Os Mau Mau lutaram pela independência do Quênia até a vitória em 1963, porém, quase tudo que se sabe sobre eles foi criado pelo ponto de vista dos colonizadores. Assim, esse grupo sempre foi representado pela mídia e pelas autoridades coloniais como membros de uma seita secreta, supersticiosos, primitivos e tradicionais – entende-se esse último termo, “tradicional”, em contraste àquilo que era “moderno”, isto é, os próprios colonizadores. Aliás, vale  uma breve nota: a dicotomia moderno x tradicional é inerentemente eurocêntrica, pois considera que todas as sociedades não ocidentais, denominadas tradicionais, são a-históricas, “atrasadas” e, inevitavelmente, inferiores às sociedades “modernas”.

 
 

 

(Fotografia da série Macicio: Divulgação)

 
 

Contrariando, dessa forma, tudo o que se sabe sobre os Mau Mau, a série de fotografias Macicio pretende reinventar a história da independência do Quênia a partir de outro ponto de vista. Como objetos mágicos, Macicio emula modernos equipamentos militares de visão noturna, mas tal “simulação” acontece a partir de uma gramática cultural local. Instrumentos oculares são construídos a partir de sucatas eletrônicas modernas (como um toca-fitas antigo), as quais são enlaçadas por uma aura e uma linguagem pré-colonial, não apenas na atmosfera suscitada pela fotografia heroica de Macharia e pelos objetos mágicos de Kevo Abbra, como,  também, pelas formas geométricas e circulares sempre presentes, lembrando a característica essencial das expressões artísticas africanas pré-coloniais, chamadas pelos europeus, no começo do século XX, de Arte Primitiva ou “Tradicional”.

 
 

 

(Fotografia da série Macicio: Divulgação)
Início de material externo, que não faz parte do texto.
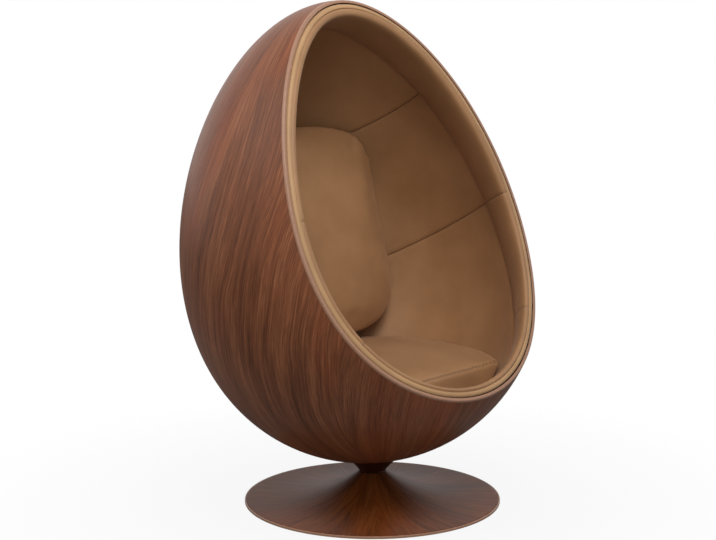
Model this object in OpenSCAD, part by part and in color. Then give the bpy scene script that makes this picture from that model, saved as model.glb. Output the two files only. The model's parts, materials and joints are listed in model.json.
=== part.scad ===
// Pod lounge chair: a veneered egg shell with a leather lined interior on a swivelling trumpet base.
// Millimetres, +Z up, the sitter faces -Y, origin on the floor at the swivel axis.

/* [Shell] */
// Height of the top of the shell above the floor
overall_h = 1320; // [1300:1:1340]
// Lean of the shell's long axis behind the vertical, degrees
lean = 8.7; // [7:0.1:10.5]
// Height of the neck between the swivel and the shell
neck_h = 28.4; // [25:0.1:34]
// Radius of the shell halfway along its axis
shell_r = 471.8; // [455:0.1:485]
// Extra fullness of the lower half, as a share of the radius
egg_share = 0.1325; // [0.11:0.0025:0.15]
// Distance of the lower pole in front of the swivel axis
pole_fwd = 43.7; // [35:0.1:52]
// Thickness of the outer veneer skin
veneer_t = 2; // [1:0.5:3]
// Thickness of the moulded core
core_t = 6; // [4:0.5:8]

/* [Opening] */
// Lean of the opening's plane behind the vertical, degrees
opening_lean = 21.8; // [20:0.1:24]
// Distance of the opening's plane from the origin, as a share of the shell's length
opening_off_share = 0.347; // [0.334:0.0005:0.358]
// Bow of the opening seen from the side, as a share of the shell's length
opening_bow_share = -0.0039; // [-0.01:0.0001:0.003]
// Sweep of the opening's S curve seen from the side, as a share of the shell's length
opening_sweep_share = -0.0249; // [-0.033:0.0001:-0.012]
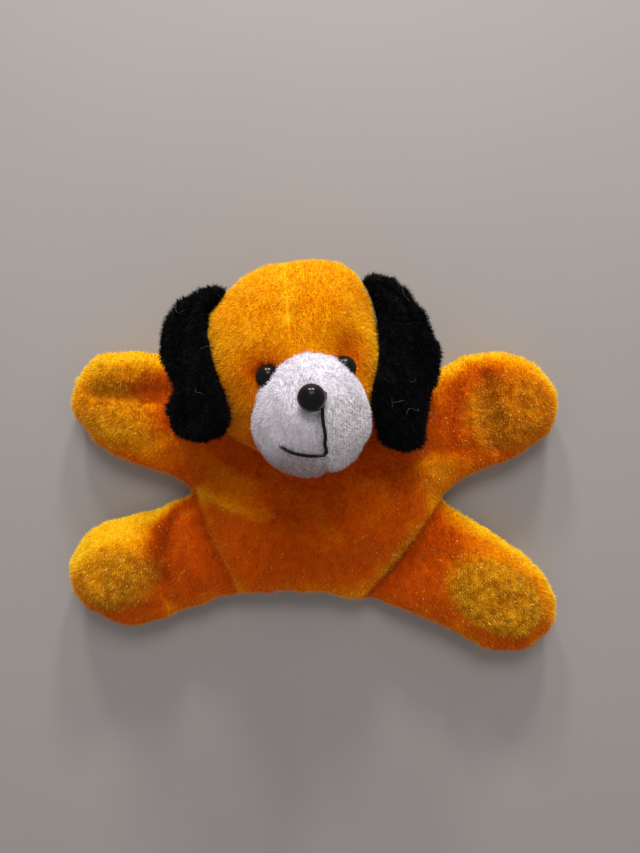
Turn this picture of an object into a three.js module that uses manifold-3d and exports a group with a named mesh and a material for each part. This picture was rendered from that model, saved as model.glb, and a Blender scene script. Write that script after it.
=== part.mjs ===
// A small plush dog puppet: a flat open-bottomed velour body for the fingers, a stuffed head on a
// cloth finger tube, two padded ears and four padded paws that each hold a disc magnet.
// It lies on its back: +X to its left paw side, +Y to the top of the head, +Z out of its face.
// Millimetres. The origin is under the middle of its outline, on the surface that it lies on.
import * as THREE from "three";
import { mergeVertices } from "three/addons/utils/BufferGeometryUtils.js";
import Module from "manifold-3d";

const wasm = await Module();
wasm.setup();

// Driving dimensions
const gap = 0.3; // clear space between two pieces that touch in the cloth toy
const cloth = 1; // one layer of pile cloth
const bodyThick = 12; // the pouch for the fingers
const limbThick = 11; // an arm or a leg
const round = 4; // how far the pillow edge of a body part rolls over
const seamZ = limbThick / 2; // height of the side seam and of every limb crease
const crease = 1.6; // cloth left bare on each side of a crease, so that the limb can fold
const mouthX = [-13.8, 7.8]; // the hem is open between these
const magnetR = 6.5;
const magnetThick = 2.5;
const hipRight = [[32.2, -8.6], [12.6, -33.6]]; // crease from armpit to hem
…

Sobre o processo criativo e a intenção da dupla na série Macicio, Macharia nos fornece uma rica descrição. “Quando eu e Kevo Abbra – que foi meu designer e estilista – pensamos nesse projeto, tínhamos como objetivo criar uma série de imagens que fossem independentes e contemporânea e que pudesse conduzir o olhar das pessoas para um mundo fictício que parecesse real e verdadeiro. Kevo Abbra, com a minha ajuda no primeiro momento, concebeu os óculos, mas depois pediu para que eu o deixasse trabalhar sozinho na finalização, tanto dos objetos quanto na indumentária, o que eu fiz. Ele definitivamente não me desapontou,” pontua.

 
 

À primeira vista, ao justapor dimensões e tempos distintos em uma técnica que associa bricolagem de bugigangas, poses e aspectos militaristas com efeitos visuais fotográficos, Macicio poderia ser considerada uma obra pós-moderna, mas não o é, pois invoca, antes de tudo, um engajamento estético e um visual político.

 
 

Ao inventar uma narrativa mágica e associá-la à história oficial da independência do Quênia, os artistas constroem um relato enviesado que descoloniza as visões tradicionais sobre os Mau Mau, até então dependentes dos registros de jornais britânicos, e realocam-nos na tessitura cosmológica do povo Kikuyu, que forma o maior grupo étnico do Quênia.

 
 

Desta forma, Osborne Macharia e Kevo Abbra reconstituíram a história do seu próprio país a partir de uma perspectiva local, relativizando a perspectiva filosófica-política dos administradores brancos ingleses – quando não as invalidando completamente – trazendo sensibilidades e visões de mundo de sua própria cultura para o centro do tabuleiro político da história do Quênia.

 
 
Ao ser indagado sobre a relação entre o domínio colonial inglês e sua arte, o artista responde. “Existem muitas histórias de heróis que emergiram durante aquele tempo e isso abriu muitas possibilidades para que trabalhos  de  fotografia  e  ilustração  lhes dessem vida. A maioria das fotografias que existem, porém, foram tiradas por administradores coloniais e não representam nossos heróis da maneira como desejamos que eles sejam representados. Mudar a perspectiva visual é importante. Tendo visto as reações que eu consegui, quando a história de Macicio ganhou vida, percebo como esse tipo de história é o que as pessoas querem ouvir. Aqui, a esperança é a chave”.